• [Record list]
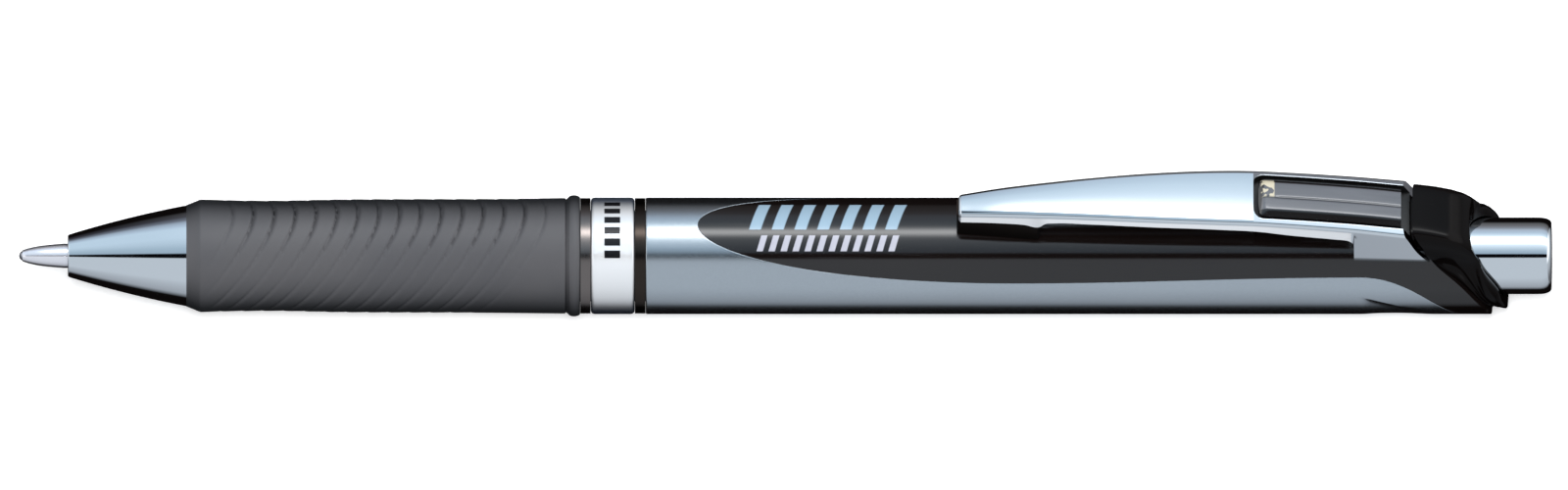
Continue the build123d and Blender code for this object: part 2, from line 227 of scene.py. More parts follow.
def bump(height, distance, strength=1.0):
    """The surface direction for a height from 0 to 1 that is distance metres tall."""
    inputs = {"Height": height, "Distance": distance, "Strength": strength}
    return height.node("ShaderNodeBump", {}, inputs)


def facing_away(where, low, high):
    """0 where the surface faces the eye, rising to 1 where it turns away towards an edge."""
    return where.node("ShaderNodeLayerWeight", {}, {"Blend": 0.5}, 1).step(low, high)


def pen_axes(where):
    """Wires of the station, the distance across (both in mm) and the angle round the pen."""
    split = {0: where}
    x, y, z = [where.node("ShaderNodeSeparateXYZ", {}, split, n) for n in range(3)]
    return (x - TIP_X) * 1000, y * 1000, where.maths("ARCTAN2", y * -1.0, z - AXIS_Z)


def between(wire, low, high, soft):
    """1 from low to high and 0 outside, with edges soft wide."""
    half = soft / 2
    return wire.step(low - half, low + half) * (1 - wire.step(high - half, high + half))


def dashes(along, pitch, fill):
    """A row of equal dashes: 1 on the dashes, which take up the fill share of each pitch."""
    soft = 0.03
    from_middle = along.maths("ABSOLUTE", along.maths("FRACT", along / pitch) - 0.5)
    return 1 - from_middle.step(fill / 2 - soft, fill / 2 + soft)


def settle(piece, body, slot, material, *nodes):
    """Gives a new piece its material, the body it rides on and the nodes it stands for. The slot argument
    is not used.
    """
    piece.data.materials.append(material)
    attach(piece, body)
    if nodes:
        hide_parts(*nodes)
    return piece


def point_steel():
    """Turned stainless steel: rings of fine tool marks, and a base colour painted darker where the surface
    turns away from the eye, a painted shade.
    """
    material, shader, where = finish("point_steel", Metallic=0.78)
    marks = grain(where, 900, 1, (40, 1, 1))
    # Painted shade: the steel's colour darkens towards edges that turn away from the eye.
    edge = facing_away(where, 0.30, 0.80)
    drive(
        shader,
        Base_Color=edge.mix((0.97, 0.95, 1.0, 1), (0.10, 0.10, 0.13, 1)),
        Roughness=0.08 + marks * 0.10,
        Normal=bump(marks, 2e-6, 0.4),
    )
    return material


def hard_metal():
    """Ground carbide, slightly uneven in its polish."""
    material, shader, where = finish("carbide", Base_Color=(0.45, 0.45, 0.48, 1), Metallic=1.0)
    drive(shader, Roughness=0.10 + grain(where, 9000) * 0.15)
    return material


bullet_s = np.linspace(LIP_S, BULLET_END, 36)
bullet_line = np.stack([bullet_s, flow(bullet_s, BULLET)], -1)
shank = [(SHANK_END, SHANK_R), (SHANK_END, INK_WAY_R), (1.2, BALL_WAY_R)]
socket_turn = np.linspace(SOCKET_FLOOR, SOCKET_LIP, 16)
socket = np.stack([BALL_R + SOCKET_R * np.cos(socket_turn), SOCKET_R * np.sin(socket_turn)], -1)
point = turned("writing_point", np.vstack([bullet_line, shank, socket]), 96)
settle(point, "refill", "point_steel", point_steel(), "refill_tip")

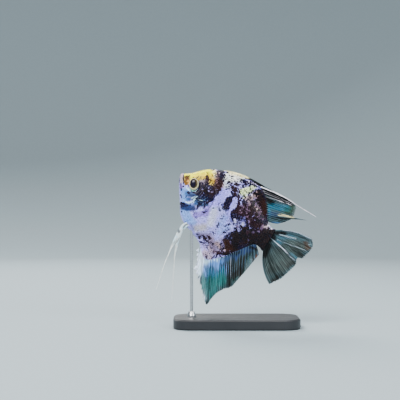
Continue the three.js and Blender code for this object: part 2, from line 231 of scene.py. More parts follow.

• [What to work on] Only lines with the string "this" belong in your answer; copy each one.

• [Written solution]
Continue the build123d and Blender code for this object: part 2, from line 227 of scene.py. More parts follow.
Continue the three.js and Blender code for this object: part 2, from line 231 of scene.py. More parts follow.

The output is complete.